One of the most underrated dishes in Singapore, in my opinion, is salt-baked chicken 盐焗鸡. You’ll find it at zichar restaurants like Kian Seng, alongside other more flashy dishes, or at one of the few eateries that specialise in the dish such as Lam’s Kitchen. I always order it when I see it on the menu because it is such a flavour-packed yet uncommon dish.
At its core is just two ingredients - salt and chicken. The Hakkas - the nomadic community that this dish is attributed to - had no access to ovens in the past. In a demonstration of their ability to cook in transit, they covered chicken in a salt crust and buried it in a hollow dug into the ground.
When the community later settled in Guangdong, a wok took the place of the pit. Coarse salt was fried in a wok until it is very hot and the chicken, wrapped snugly in layers of greaseproof paper or foil, would be covered completely with it. Once cooked, the wrapped chicken would be taken to the table, the wrapper ripped apart and the meat torn from the carcass.
While this tradition continues in some Cantonese and Hakka kitchens, modern versions of the dish often do not live up to the dish’s name. In some recipes, the “salt-baked chicken” is poached in a salt solution. Other times, the coarse salt that the chicken traditionally bakes in is entirely done away with. Luckily, the times that I’ve eaten this dish in zichar restaurants, it is very good.
It might seem curious to still persist with this tradition even when most of us have ovens in our homes today, but the wrapping of the chicken renders it half-roasted, half-steamed, similar to cooking en papillote in the West. All the juices and aromas are trapped within the package. The salt allows even cooking, so while the chicken emerges from the oven completely pale, the flesh is incredibly smooth, a trait that the Chinese prize.
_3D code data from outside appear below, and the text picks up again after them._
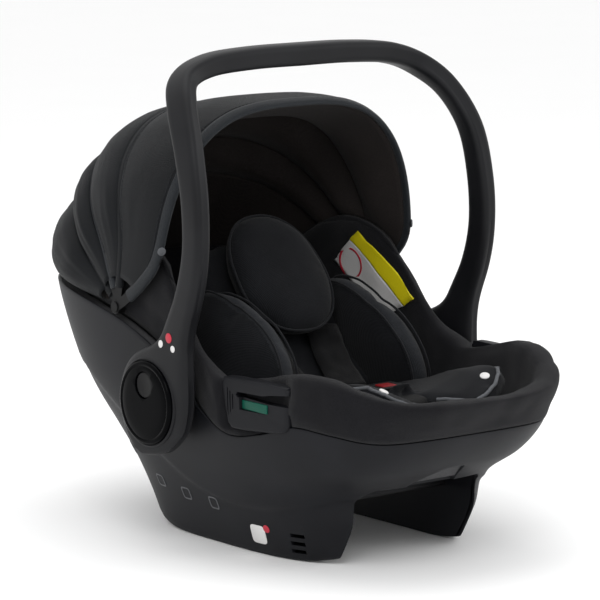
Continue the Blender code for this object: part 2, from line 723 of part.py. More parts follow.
def bow_size(k):
    """Half width and radius of a bow; k may lie between two bows, and the front bow is 0."""
    half = CANOPY_HALF_WIDTH - BOW_PITCH * k
    radius = float(np.interp(k, range(5), (*BOW_RADIUS, REAR_EDGE_RADIUS)))
    if k < 1:
        radius = BOW_RADIUS[1] + (BOW_RADIUS[0] - BOW_RADIUS[1]) * (1 - k) ** 2
    return half, radius


def canopy_point(k, angle, t, lift=0.0):
    """Point on the canopy at an angle back from upright; t runs over the arch from side to side."""
    half, radius = bow_size(k)
    half += lift
    radius += lift
    power = 2.0 / CANOPY_SQUARENESS
    x = half * math.copysign(abs(math.cos(t)) ** power, math.cos(t))
    share = abs(math.sin(t)) ** power
    belly_share = float(np.interp(k, range(4), BOW_BELLY_SHARE)) if k < 3 else 0.0
    hook = CANOPY_BELLY * belly_share * (1.0 - share) * min(1.0, share / 0.35)
    turn = math.radians(angle)
    reach = radius * share
    y = CANOPY_PIVOT_Y + reach * math.sin(turn) - hook * math.cos(turn)
    z = CANOPY_PIVOT_Z + reach * math.cos(turn) + hook * math.sin(turn)
    return Vector((x, y, z))


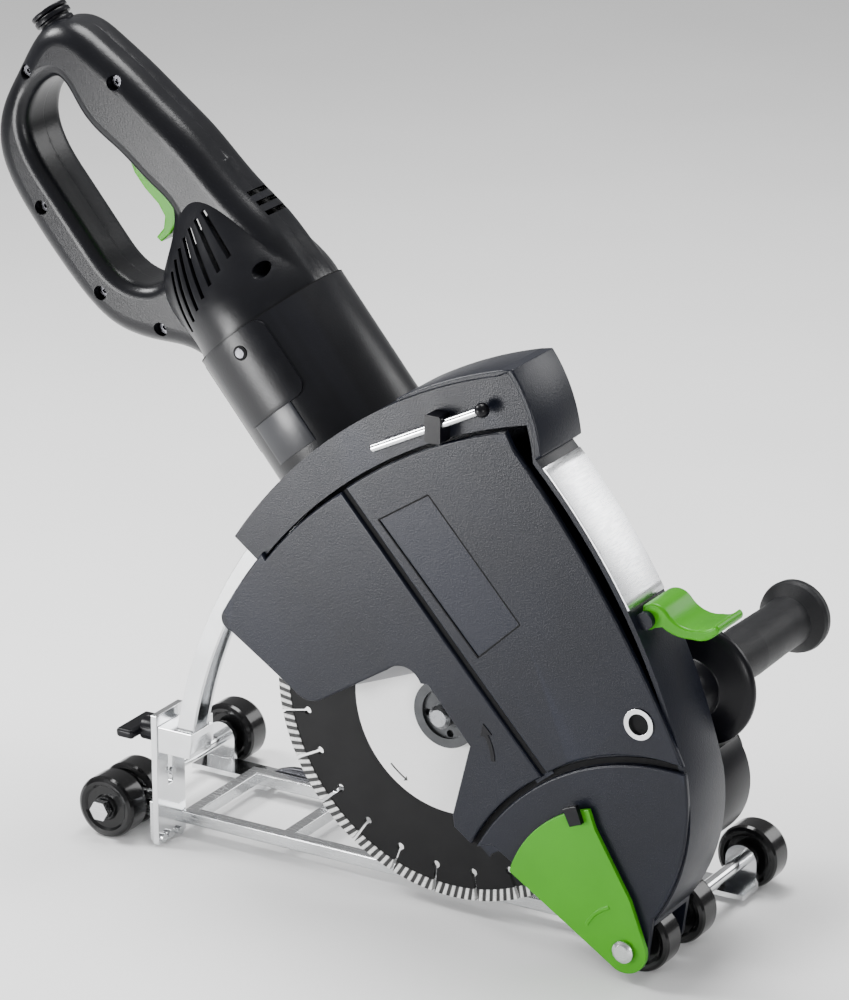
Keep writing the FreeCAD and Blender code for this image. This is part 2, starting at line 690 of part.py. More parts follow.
HANDLE_HALF = 20.5
HANDLE_WALL = 3.2
OUTER_ROUND = 13.0
LOOP_ROUND = 8.0
VENTS = 7
VENT_W = 2.8
SCREW_Z = -13.0
SCREW_SPOTS = [(444, -38), (406, 11), (376.5, -82), (315.5, -80), (277, -58), (267.5, 33)]
OUTER = [(246, 46.5), (272, 45), (292, 43), (310, 39), (330, 35.5), (356, 32), (380, 26.5), (405, 20.5),
         (432, 12.5), (450, 4), (458, -10), (456, -28), (449, -47), (443, -62.5), (435, -76), (421.5, -88),
         (400, -95.5), (377, -97.5), (334, -97), (315.5, -95), (296, -89), (282, -79), (270, -66),
         (258, -53), (246, -46.5)]
LOOP = [(432, -26), (431, -44), (422, -58), (405, -65.5), (382, -67), (340, -67), (322, -65.5), (308, -58),
        (300, -44), (306, -24), (326, -6), (348, -9.5), (373, -15), (408, -22)]


def smooth(points, closed):
    curve = Part.BSplineCurve()
    curve.interpolate([vec(p[0], p[1], 0) for p in points], PeriodicFlag=closed)
    return curve.toShape()


def moved_sideways(points, distance):
    """Shift each point to the right of the path by distance."""
    shifted = []
    count = len(points)
    for i in range(count):
        before = points[i - 1]
        after = points[(i + 1) % count]
        ds = after[0] - before[0]
        dt = after[1] - before[1]
        size = math.hypot(ds, dt)
        shifted.append((points[i][0] + distance * dt / size, points[i][1] - distance * ds / size))
    return shifted


def handle_blank(inset, depth):
    """D-handle slab: outer curve and loop, both moved by inset, depth either way."""
    rim = moved_sideways(OUTER, inset)
    rim[0] = (SEAM_S + inset, OUTER[0][1] - inset)
    rim[-1] = (SEAM_S + inset, OUTER[-1][1] + inset)
    end = Part.makeLine(vec(rim[-1][0], rim[-1][1], 0), vec(rim[0][0], rim[0][1], 0))
    outer = Part.Face(Part.Wire([smooth(rim, False), end]))
    loop = Part.Face(Part.Wire([smooth(moved_sideways(LOOP, -inset), True)]))
    face = outer.cut(loop).Faces[0]
    face.translate(vec(0, 0, -depth))
    return face.extrude(vec(0, 0, 2 * depth))


def oval(s, t, half_t, half_z):
    """Oval wire across the motor line, as a smooth closed curve that always starts on top."""
    points = []
    for i in range(16):
        a = math.pi * i / 8
        points.append(vec(s, t + half_t * math.cos(a), half_z * math.sin(a)))
    curve = Part.BSplineCurve()
    curve.interpolate(points, PeriodicFlag=True)
    return Part.Wire([curve.toShape()])


def bell(inset):
    """Round motor end that narrows into the handle."""
    sections = [(SEAM_S, 0, 46.6, 46.5), (268, -1, 45.6, 44), (292, -4, 43.6, 36), (316, 4, 33, 24),
                (334, 12, 24, 18)]
    wires = [oval(s, t, a - inset, b - inset) for s, t, a, b in sections]
    return Part.makeLoft(wires, True, False)


def handle_solid(inset):
    slab = handle_blank(inset, HANDLE_HALF - inset)
    slab = soften(slab, OUTER_ROUND - inset, lambda e: e.BoundBox.ZLength < 0.01 and e.Length > 430)
    if not inset:
        slab = soften(slab, LOOP_ROUND, lambda e: e.BoundBox.ZLength < 0.01 and 300 < e.Length < 345)
    return slab.fuse(bell(inset))


def screw_posts(radius, z0, z1):
    posts = [Part.makeCylinder(radius, z1 - z0, vec(s, t, z0), vec(0, 0, 1)) for s, t in SCREW_SPOTS]
    return several(posts)


def vents():
    """Fan of slits over the lower near side of the bell."""
    slits = []
    for i in range(VENTS):
        s1, t1 = 316 - 1.2 * i - 0.3 * i * i, 16 - 6 * i
        s0, t0 = 284 - 3.6 * i, 21.5 - 8 * i
        slit = Part.makeBox(math.hypot(s1 - s0, t1 - t0), VENT_W, 48, vec(0, -VENT_W / 2, -60))
        slit.rotate(vec(0, 0, 0), vec(0, 0, 1), math.degrees(math.atan2(t1 - t0, s1 - s0)))
        slit.translate(vec(s0, t0, 0))
        slits.append(slit)
    return several(slits)


def top_slots():
    return several([Part.makeBox(3.2, 30, 24, vec(292.5 + 7.5 * i, 31, -8)) for i in range(3)])


def handle_shell(side):
    """One half of the rear handle; side is -1 for the blade side and 1 for the far side."""
    body = handle_solid(0)
    loop = Part.Face(Part.Wire([smooth(LOOP, True)]))
    loop.translate(vec(0, 0, -60))
    body = body.cut(loop.extrude(vec(0, 0, 120)))
    body = body.cut(handle_solid(HANDLE_WALL).cut(screw_posts(6.4, -30, 30)))
    body = body.cut(trigger_slot()).cut(top_slots())
    body = body.cut(along(11, 446, 480, -14))
    body = body.cut(Part.makeCylinder(1.6, 32, vec(368, -10, -16), vec(0, 0, 1)))
    body = body.cut(screw_posts(1.8, -20, 13))
    if side < 0:
        body = body.cut(screw_posts(4.4, -60, SCREW_Z)).cut(vents())
    half = Part.makeBox(400, 400, 100, vec(200, -200, 0 if side > 0 else -100))
    return to_motor(body.common(half))


def trigger_slot():
    return Part.makeBox(58, 30, 21, vec(317, -30, -10.5))


def trigger():
    outline = [(373, -16), (360, -19.5), (349, -19.5), (337, -17.5), (329, -18.5), (324, -24), (322.5, -32),
               (318.5, -31), (318.8, -22), (323, -10), (326, 2), (350, 2), (372, -4)]
    wire = Part.makePolygon([vec(a, b, -9.5) for a, b in outline + [outline[0]]])
    body = Part.Face(wire).extrude(vec(0, 0, 19))
    body = body.cut(Part.makeCylinder(1.55, 40, vec(368, -10, -20), vec(0, 0, 1)))
    return to_motor(body)


def switch_block():
    return to_motor(Part.makeBox(44, 14, 24, vec(332, 9, -12)))


def inlet_gland():
    """Ribbed inlet collar at the top of the handle."""
    collar = along(10.9, 447, 453, -14).fuse(along(9.5, 453, 466, -14))
    for radius, start, end in ((10.8, 455.5, 458.5), (11.5, 460.5, 463.5), (11.5, 464.5, 467)):
        collar = collar.fuse(along(radius, start, end, -14))
    return to_motor(collar.cut(along(4.2, 440, 480, -14)))


def handle_screws():
    """Pan-head screws that join the two halves of the rear handle."""
    heads = []
    for s, t in SCREW_SPOTS:
        head = Part.makeCylinder(3.6, 2.4, vec(s, t, SCREW_Z - 2.4), vec(0, 0, 1))
        shank = Part.makeCylinder(1.7, 25, vec(s, t, SCREW_Z), vec(0, 0, 1))
        socket = Part.makeCylinder(1.5, 1.4, vec(s, t, SCREW_Z - 2.5), vec(0, 0, 1))
        heads.append(head.fuse(shank).cut(socket))
    return to_motor(several(heads))


# ---------------------------------------------------------------- blade

def blade_core():
    disc = ring(0, BLADE_Z, BLADE_R - 7, SPINDLE_R, -BLADE_T / 2, BLADE_T / 2)
    cutters = []
    for i in range(SLOTS):
        a = 360.0 * i / SLOTS + 5.0
        inner = pol(BLADE_R - 17, a, (0, BLADE_Z))
        cutters.append(rod(inner[0], inner[1], 2.4, -5, 5))
        slot = box(BLADE_R - 17, BLADE_R, -5, 5, -0.9, 0.9)
        slot.rotate(vec(0, 0, 0), vec(0, 1, 0), -a)
        slot.translate(vec(0, 0, BLADE_Z))
        cutters.append(slot)
    return disc.cut(several(cutters))


def blade_segments():
    pieces = []
    half = 180.0 / SLOTS - 0.5
    for i in range(SLOTS):
        a = 360.0 * (i + 0.5) / SLOTS + 5.0
        pieces.append(arc_slab(BLADE_R - 7, BLADE_R, a - half, a + half, -1.7, 1.7, (0, BLADE_Z)))
    return several(pieces)


def blade_label():
    return ring(0, BLADE_Z, LABEL_R, FLANGE_R, -BLADE_T / 2 - 0.4, -BLADE_T / 2)


def inner_flange():
    return ring(0, BLADE_Z, FLANGE_R, SPINDLE_R, BLADE_T / 2, 8)


def outer_flange():
    nut = ring(0, BLADE_Z, FLANGE_R, SPINDLE_R, -8, -BLADE_T / 2)
    nut = nut.cut(ring(0, BLADE_Z, 15, 9, -9, -6))
    for a in (100, 190, 280, 10):
        x, z = pol(12.5, a, (0, BLADE_Z))
        nut = nut.cut(rod(x, z, 2.2, -10, -3))
    return nut


os.makedirs("parts", exist_ok=True)

save("base_frame", base_frame())
save("upright_plate", upright_plate())
save("arc_rail", arc_rail())
save("rail_clamp", rail_clamp())
save("clamp_knob", clamp_knob())
save("near_brackets", near_brackets())
save("far_brackets", far_brackets())
save("frame_stay", frame_stay())
save("rear_axle", rear_axle())
save("front_axle", front_axle())
save("base_fasteners", base_fasteners())
for name, x, y in (("rear_near_a", REAR_X, NEAR_A_Y), ("rear_near_b", REAR_X, REAR_B_Y),
                   ("rear_far", REAR_X, FAR_ROLLER_Y), ("front_near_a", PIVOT_X, NEAR_A_Y),
                   ("front_near_b", PIVOT_X, FRONT_B_Y), ("front_far", PIVOT_X, FAR_ROLLER_Y)):
    save("roller_" + name, roller(x, y))

save("guard_shell", guard_shell())
save("upper_cover", upper_cover())
save("wing_cover", wing_cover())
save("nose_cover", nose_cover())
save("rim_strip", rim_strip())
save("hood_cap", hood_cap())
save("key_clip", key_clip())
save("hex_key", hex_key())
save("key_ball", key_ball())
save("hinge_pins", hinge_pins())
save("green_lever", green_lever())
save("green_flap", green_flap())
save("flap_clip", flap_clip())
save("dust_port", dust_port())
save("handle_bolt", handle_bolt())
save("hand_guard", hand_guard())
save("aux_grip", aux_grip())

save("gear_housing", gear_housing())
save("gear_cover", gear_cover())
save("spindle", spindle())
save("crown_gear", crown_gear())
save("pinion", pinion())
save("armature_shaft", armature_shaft())
save("armature_core", several([armature_core(), windings()]))
save("commutator", commutator())
save("fan", fan())
save("bearings", bearings())
save("motor_housing", motor_housing())
save("stator", stator())
save("brush_gear", brush_gear())
save("brush_cover", brush_cover())
save("plates", plates())
save("handle_shell_near", handle_shell(-1))
save("handle_shell_far", handle_shell(1))
save("trigger", trigger())
save("switch_block", switch_block())
save("inlet_gland", inlet_gland())
save("handle_screws", handle_screws())

save("blade_core", blade_core())
save("blade_segments", blade_segments())
save("blade_label", blade_label())
save("inner_flange", inner_flange())
save("outer_flange", outer_flange())
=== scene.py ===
import json
import math

import bmesh
import bpy
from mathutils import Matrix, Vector


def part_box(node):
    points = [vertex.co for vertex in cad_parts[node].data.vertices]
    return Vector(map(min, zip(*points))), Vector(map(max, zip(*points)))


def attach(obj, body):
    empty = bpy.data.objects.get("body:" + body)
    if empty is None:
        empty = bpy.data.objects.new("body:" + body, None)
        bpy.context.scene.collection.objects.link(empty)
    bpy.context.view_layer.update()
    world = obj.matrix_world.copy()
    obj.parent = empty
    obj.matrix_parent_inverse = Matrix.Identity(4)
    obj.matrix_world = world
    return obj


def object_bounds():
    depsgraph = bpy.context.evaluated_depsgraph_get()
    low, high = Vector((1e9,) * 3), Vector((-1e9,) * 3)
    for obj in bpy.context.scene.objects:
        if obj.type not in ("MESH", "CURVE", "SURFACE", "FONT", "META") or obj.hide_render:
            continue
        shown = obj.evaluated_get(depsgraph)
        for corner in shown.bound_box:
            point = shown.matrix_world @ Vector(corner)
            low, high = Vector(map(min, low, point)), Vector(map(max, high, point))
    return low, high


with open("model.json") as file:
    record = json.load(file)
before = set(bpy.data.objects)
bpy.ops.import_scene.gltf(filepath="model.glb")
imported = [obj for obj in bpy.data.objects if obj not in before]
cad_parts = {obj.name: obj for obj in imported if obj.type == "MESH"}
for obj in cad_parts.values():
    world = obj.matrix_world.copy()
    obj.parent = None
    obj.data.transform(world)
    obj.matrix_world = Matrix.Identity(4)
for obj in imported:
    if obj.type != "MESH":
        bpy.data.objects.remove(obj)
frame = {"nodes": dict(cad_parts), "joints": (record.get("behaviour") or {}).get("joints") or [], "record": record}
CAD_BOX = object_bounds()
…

What makes this different, then, to something like white-cut chicken (the style of chicken in your chicken rice)? To me, salt-baked chicken tends to have an inexplicable aroma that comes from the toasted salt, particularly when it is cooked on the stovetop. The direct cooking causes the salt to char lightly; the smoky flavour penetrates the wrapped chicken in the confines of the wok. Salt-baked chicken also leans slightly salty, tasting almost cured, which puts it firmly in the rice thief category of food. Someone who prepared the recipe when I first posted it told me she had never tasted chicken like this and was mindblown at how something so simple could taste so complex.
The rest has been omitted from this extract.